¿Quién no ha venido caminando y se ha parado sorprendido ante un colectivo que viene incendiándose?
No, ya sabemos. Claro que no. No hay tal incendio. Es un colectivo, cualquier colectivo de los miles que asolan las calles de Buenos Aires, que expande su humareda pestilente, negra y venenosa sobre todos nosotros con la alegría bullanguera de una adolescente que nos rociara con su lanzaperfume en una fiesta de carnaval.
Y allí queda la gente bañada, impregnada de la miasma de hollines aceitosos que emana la carrindanga que acelera y brama con ruidos que no se escuchan en ninguna otra parte del mundo. No es exageración, cualquiera que haya viajado mínimamente puede dar fe de lo que decimos. Si nos vendaran los ojos, sabríamos que estamos en Buenos Aires por el ruido ensordecedor de los motores porteños. ¿Será que las fábricas elaboran motores especiales para los ómnibus y colectivos de Buenos Aires? ¿Serán más baratos?
El nivel de contaminación auditiva de las estrechas calles céntricas no es alto, es criminal. Es incomprensible que esto siga así a lo largo de los años, y que cada tanto se nos diga, como quien le da un caramelo al nene para que no fastidie, que se multaron 18 colectivos en no se donde. Al día siguiente todo sigue exactamente igual, hasta que varios meses después nos dice que se aplicaron multas a seis colectivos en Puente Alsina. Cuando al fin arranca la pestilente y aulladora bestia humeante y jadeante con su carga de cansada carne humana, nos quedamos en la parada aguardando nuestro torturante viaje cotidiano, con la modesta esperanza que sople alguna brisa que diluya un poco esa pequeña nube tóxica en la nube tóxica madre que nos envuelve mañana, tarde y noche.
Seguramente todos pensamos lo mismo. ¡Si uno tuviera poder…!
Y nos imaginamos arengando a la tropa de inspectores: “Cada uno de ustedes se constituye en la Terminal de la líneas tal y cual, a primera hora de mañana. Hacen poner en marcha y acelerar los colectivos. Los que hacen ruido o tiran humo no salen a circular. Hoy no hay multa, pero a partir de mañana al que se sorprenda así, van a depósito por 15 días, más la multa correspondiente.”
Y agregaríamos: “¡Ah…¿ustedes oyeron, seguro, esos silbatos a aire comprimido que tienen medio escondidos, y que los hacen chiflar todo el tiempo? ¿Si? Bueno, que los desarmen y me los traen…No, nadie va a protestar porque están prohibidos…¿me entendieron? Y luego todas las tardes vayan a las esquinas asignadas y toman el número de cada colectivo que eche humo y lo pasan inmediatamente a la central…”
Son sólo sueños.
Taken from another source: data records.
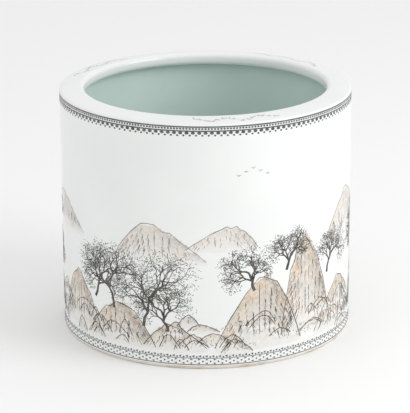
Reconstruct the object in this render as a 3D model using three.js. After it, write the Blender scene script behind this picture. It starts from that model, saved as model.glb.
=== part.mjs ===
import * as THREE from 'three';

// Brush pot: a thick-walled porcelain cylinder with a broad inward lip and an unglazed foot ring.
// Millimetres, +Z up, origin at the centre of the foot plane.

// Driving dimensions
const bodyRadius = 92.5;
const shoulderHeight = 157;
const crownRise = 1.5;
const shoulderSoftness = 1.4;
const lipWidth = 16;
const lipDepth = 8;
const noseSoftness = 3.2;
const undercutRise = 1.6;
const wallThickness = 8;
const floorThickness = 8;
const floorCove = 6;
const baseRecess = 3.5;
const footWidth = 10.6;
const footChamfer = 1;
const footSetback = 1.2;
const bareFootHeight = 2.2;
const coatThickness = 0.4;
const turns = 64;
const noseSteps = 5;
const coveSteps = 4;

// Sizes that follow
const pasteRadius = bodyRadius - coatThickness;
const wellRadius = bodyRadius - wallThickness;
const footOuter = bodyRadius - footSetback;
const footInner = footOuter - footWidth;
const floorTop = baseRecess + floorThickness;
const mouthRadius = bodyRadius - lipWidth;
const crownHeight = shoulderHeight + crownRise;
const noseBottom = crownHeight - lipDepth;
const lipSeat = noseBottom - undercutRise;
const crownRadius = mouthRadius + noseSoftness;

const porcelain = { color: 0xe9e6dc, roughness: 0.85, metalness: 0 };
const clearCoat = { color: 0xe8eceb, roughness: 0.12, metalness: 0 };
const turquoiseCoat = { color: 0xc9dcd6, roughness: 0.15, metalness: 0 };

function point(radius, height) {
  return new THREE.Vector2(radius, height);
}

// Points of an arc about a centre, from one angle to another, in degrees
function arc(radius, height, size, from, to, steps) {
  const points = [];
  for (let step = 0; step <= steps; step += 1) {
    const angle = THREE.MathUtils.degToRad(from + ((to - from) * step) / steps);
    points.push(point(radius + size * Math.cos(angle), height + size * Math.sin(angle)));
  }
  return points;
}

// A closed profile turned about the axis, with Z up
function turned(name, profile, finish) {
  const closed = profile[0].equals(profile[profile.length - 1]) ? profile : [...profile, profile[0].clone()];
  const geometry = new THREE.LatheGeometry(closed, turns);
  geometry.rotateX(Math.PI / 2);
  const mesh = new THREE.Mesh(geometry, new THREE.MeshStandardMaterial(finish));
  mesh.name = name;
  return mesh;
}

// The lip's face from its shoulder over the crown and round the nose to its underside.
// Inset is the depth below the glazed face.
function lipFace(inset) {
  const nose = noseSoftness - inset;
  return [
    point(bodyRadius - inset, shoulderHeight - shoulderSoftness),
    point(bodyRadius - shoulderSoftness, shoulderHeight - inset),
    ...arc(crownRadius, crownHeight - noseSoftness, nose, 90, 180, noseSteps),
    ...arc(crownRadius, noseBottom + noseSoftness, nose, 180, 270, noseSteps),
  ];
}

// The well's face from under the lip down the wall and over the cove to the floor
function wellFace(inset) {
  const radius = wellRadius + inset;
  const floor = floorTop - inset;
  const cove = floorCove + inset;
  return [
    point(crownRadius, noseBottom + inset),
    point(radius, lipSeat + inset),
    ...arc(radius - cove, floor + cove, cove, 0, -90, coveSteps),
  ];
}

function makeWall() {
  const face = wellFace(coatThickness).slice(1);
  const cove = face[face.length - 1];
  return turned('wall', [
    ...face,
    point(pasteRadius, cove.y),
    point(pasteRadius, face[0].y),
  ], porcelain);
}

function makeLipRing() {
  const seat = wellFace(coatThickness)[1];
  return turned('lip_ring', [
    ...lipFace(coatThickness),
    seat,
    point(pasteRadius, seat.y),
  ], porcelain);
}

function makeFootRing() {
  const seat = floorTop - coatThickness;
  return turned('foot_ring', [
    point(footInner, 0),
    point(footOuter - footChamfer, 0),
    point(footOuter, footChamfer),
    point(pasteRadius, bareFootHeight),
    point(pasteRadius, seat),
    point(footInner, seat),
  ], porcelain);
}

function makeFloorDisc() {
  const seat = floorTop - coatThickness;
  return turned('floor_disc', [
    point(0, baseRecess + coatThickness),
    point(footInner, baseRecess + coatThickness),
    point(footInner, seat),
    point(0, seat),
  ], porcelain);
}

function makeOuterGlaze() {
  const top = shoulderHeight - shoulderSoftness;
  const bottom = bareFootHeight;
  return turned('outer_glaze', [
    point(pasteRadius, bottom),
    point(bodyRadius, bottom + coatThickness),
    point(bodyRadius, top),
    point(pasteRadius, top),
  ], clearCoat);
}

function makeLipGlaze() {
  return turned('lip_glaze', [
    ...lipFace(0),
    ...lipFace(coatThickness).reverse(),
  ], clearCoat);
}

function makeInnerGlaze() {
  const face = wellFace(0);
  const back = wellFace(coatThickness);
  return turned('inner_glaze', [
    ...face,
    point(0, floorTop),
    point(0, floorTop - coatThickness),
    ...back.reverse(),
  ], turquoiseCoat);
}

function makeBaseGlaze() {
  return turned('base_glaze', [
    point(0, baseRecess),
    point(footInner - coatThickness, baseRecess),
    point(footInner - coatThickness, footChamfer + coatThickness),
    point(footInner, footChamfer),
    point(footInner, baseRecess + coatThickness),
    point(0, baseRecess + coatThickness),
  ], clearCoat);
}

const brushPot = new THREE.Group();
brushPot.name = 'brush_pot';
brushPot.add(
  makeFootRing(),
  makeFloorDisc(),
  makeWall(),
  makeLipRing(),
  makeOuterGlaze(),
  makeLipGlaze(),
  makeInnerGlaze(),
  makeBaseGlaze(),
);

export default brushPot;
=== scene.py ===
import math
import random

import bmesh
import bpy
import numpy as np
from mathutils import Matrix, Vector


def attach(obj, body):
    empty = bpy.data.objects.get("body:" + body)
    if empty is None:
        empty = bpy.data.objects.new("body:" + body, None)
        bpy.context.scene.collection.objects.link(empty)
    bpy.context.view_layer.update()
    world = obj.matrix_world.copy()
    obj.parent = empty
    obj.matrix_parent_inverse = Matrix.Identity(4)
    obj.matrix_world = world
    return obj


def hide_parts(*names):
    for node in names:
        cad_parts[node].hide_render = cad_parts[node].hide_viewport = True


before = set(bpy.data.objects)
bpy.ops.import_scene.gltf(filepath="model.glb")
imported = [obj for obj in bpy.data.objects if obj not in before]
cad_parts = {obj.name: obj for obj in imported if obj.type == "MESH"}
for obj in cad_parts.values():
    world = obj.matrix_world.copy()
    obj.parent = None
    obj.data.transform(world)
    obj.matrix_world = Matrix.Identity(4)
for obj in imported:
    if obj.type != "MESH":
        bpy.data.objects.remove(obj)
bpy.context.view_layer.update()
print("stage: frame loaded")

# sizes are in mm, and become metres where a mesh is made
mm = 0.001
pot = {
    "radius": 92.5, "shoulder": 157.0, "crownRise": 1.5, "shoulderSoft": 1.4,
    "lipWidth": 16.0, "lipDepth": 8.0, "noseSoft": 3.2, "undercut": 1.6,
    "wall": 8.0, "floor": 8.0, "cove": 6.0, "recess": 3.5, "coat": 0.4, "enamel": 0.08,
    "footWidth": 10.6, "footChamfer": 1.0, "footSetback": 1.2, "bareFoot": 2.2,
}
turning = {
    "steps": 256, "coatSteps": 512, "coatRows": 130, "arcSteps": 8, "shoulderSteps": 6,
    "chamferSteps": 5, "weld": 1e-6, "sharpDegrees": 40,
}
paste = pot["radius"] - pot["coat"]
wellRadius = pot["radius"] - pot["wall"]
mouthRadius = pot["radius"] - pot["lipWidth"]
crown = pot["shoulder"] + pot["crownRise"]
crownRadius = mouthRadius + pot["noseSoft"]
noseBottom = crown - pot["lipDepth"]
lipSeat = noseBottom - pot["undercut"]
floorTop = pot["recess"] + pot["floor"]
footOuter = pot["radius"] - pot["footSetback"]
footInner = footOuter - pot["footWidth"]


def arc(radius, height, size, start, end, steps):
    turn = [math.radians(start + (end - start) * i / steps) for i in range(steps + 1)]
    return [(radius + size * math.cos(a), height + size * math.sin(a)) for a in turn]


def link(obj):
    bpy.context.scene.collection.objects.link(obj)
    return obj


# a closed profile of radius and height turned about the pot's axis
def spun(name, profile, steps=turning["steps"]):
    bm = bmesh.new()
    ring = [bm.verts.new((r * mm, 0, z * mm)) for r, z in profile]
    edges = [bm.edges.new((a, b)) for a, b in zip(ring, ring[1:])]
    if min(r for r, z in profile) > 0:
        edges.append(bm.edges.new((ring[-1], ring[0])))
    bmesh.ops.spin(bm, geom=ring + edges, cent=(0, 0, 0), axis=(0, 0, 1),
                   angle=math.tau, steps=steps, use_merge=True)
    bmesh.ops.remove_doubles(bm, verts=bm.verts, dist=turning["weld"])
    bmesh.ops.recalc_face_normals(bm, faces=bm.faces)
    mesh = bpy.data.meshes.new(name)
    bm.to_mesh(mesh)
    bm.free()
    mesh.shade_smooth()
    mesh.set_sharp_from_angle(angle=math.radians(turning["sharpDegrees"]))
    return link(bpy.data.objects.new(name, mesh))


# the lip's face over shoulder, crown and nose
def lipFace(inset):
    nose, soft, steps = pot["noseSoft"] - inset, pot["shoulderSoft"], turning["arcSteps"]
    return (arc(pot["radius"] - soft, pot["shoulder"] - soft, soft - inset, 0, 90, turning["shoulderSteps"])
            + arc(crownRadius, crown - pot["noseSoft"], nose, 90, 180, steps)
            + arc(crownRadius, noseBottom + pot["noseSoft"], nose, 180, 270, steps))


# the well's face from under the lip down to the floor
def wellFace(inset):
    radius, floor, cove = wellRadius + inset, floorTop - inset, pot["cove"] + inset
    return ([(crownRadius, noseBottom + inset), (radius, lipSeat + inset)]
            + arc(radius - cove, floor + cove, cove, 0, -90, turning["arcSteps"]))


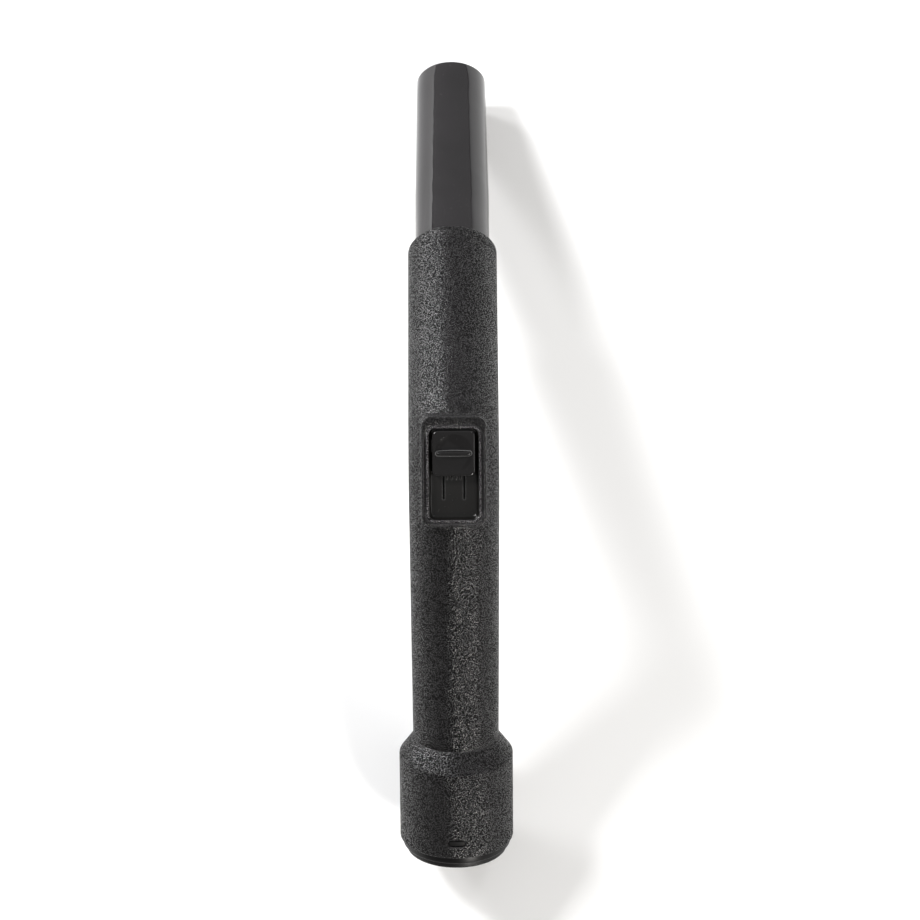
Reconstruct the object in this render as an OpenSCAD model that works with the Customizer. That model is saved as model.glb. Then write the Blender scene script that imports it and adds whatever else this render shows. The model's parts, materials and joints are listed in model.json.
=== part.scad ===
// Bent wand handle of a vacuum cleaner hose, with an air regulator slide and a swivelling hose cuff.
// The handle is an arch in the YZ plane: the wand spigot leaves towards +Y and down, the hose cuff
// towards -Y and down, and the regulator sits on top of the bend, facing +Z.
// The origin is the centre of the grip's shoulder, where the wand stops on the spigot.

/* [Bend] */
// Angle from the top of the bend to each straight, in degrees
bend_half_angle = 30.3; // [26:0.1:34]
// Radius of the air path's centreline in the bend
bend_r = 28; // [26:0.5:34]

/* [Grip] */
// Length of the straight from the bend to the shoulder
upper_len = 91.8; // [80:0.1:110]
// Length of the straight from the bend to the collar's cone
lower_len = 114.7; // [100:0.1:130]
// Outer radius of the grip at the shoulder
grip_r_top = 19.1; // [18.9:0.05:19.6]
// Outer radius of the grip in the bend
grip_r_bend = 19.15; // [18.9:0.05:19.6]
// Outer radius of the grip where the collar starts
grip_r_low = 18.35; // [18.2:0.05:19]
// Radius of the rounded edge of the shoulder
shoulder_round = 0.8; // [0.4:0.1:1.2]

/* [Wand spigot] */
// Radius of the spigot's parallel seat
spigot_r = 16; // [15.9:0.05:16.05]
// Radius of the spigot at its tip
spigot_tip_r = 14.95; // [14.8:0.05:15.5]
// Length of the spigot outside the grip
spigot_len = 95.3; // [80:0.1:110]
// Length of the parallel seat next to the shoulder
spigot_seat_len = 29.5; // [20:0.5:60]
// Radius of the air path
air_r = 13.2; // [12.5:0.1:13.4]

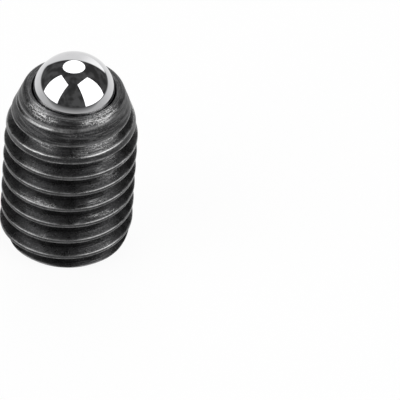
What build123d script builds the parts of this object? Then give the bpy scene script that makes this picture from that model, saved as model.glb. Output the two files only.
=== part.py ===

Los que controlan los colectivos no viajan en colectivo, los que controlan las veredas no pisan jamás una baldosa,
del mismo modo que quienes deberían monitorear los subtes jamás descenderán un metro bajo tierra, salvo en caso de fallecimiento.
Es cierto que hay avisos en los colectivos. Uno que indica que se ha llevado a cabo una encuesta entre 370.00 usuarios para controlar la calidad del servicio. No sabemos que conclusiones sacaron. Pregunta al margen, y sólo por curiosidad: ¿Cuánto habrá costado la dichosa encuesta? Otro cartel nos informa que debemos llamar, ante cualquier anomalía, a un número equis, donde nuestra queja será atendida de inmediato por personal especializado. Ni se le ocurra. No pierda tiempo. No sirve para nada.
¿Cuándo se constata que en otro colectivo los asientos están destrozados, los pasamanos le pueden arrancar una uña porque tienen tornillos salientes y bordes cortantes, y que el chofer maneja como quien escapa de un tsunami? Si eso no lo hace un inspector que esté arriba del vehículo en ese momento, todo es cartón pintado, porque, elemental, las inspecciones no se anuncian.
Se dice que los subsidios al transporte público tienen mucho que ver en esta situación, que las grandes líneas no pagan multa por multa, sino que arreglan una suma estándar mensual a ojo de buen cubero, y otras cosas que no estamos en condiciones de afirmar, pero que la situación imperante pareciera confirmar.
Hemos visto, a lo largo de los años, caer y subir gobiernos, a gente que detentaba poderes omnínodos descender súbitamente de condición, y toda clase de cambios sociales, políticos, culturales y de cualquier índole.
Nunca hemos visto, y quizás nunca veremos, caer el imperio de los colectivos.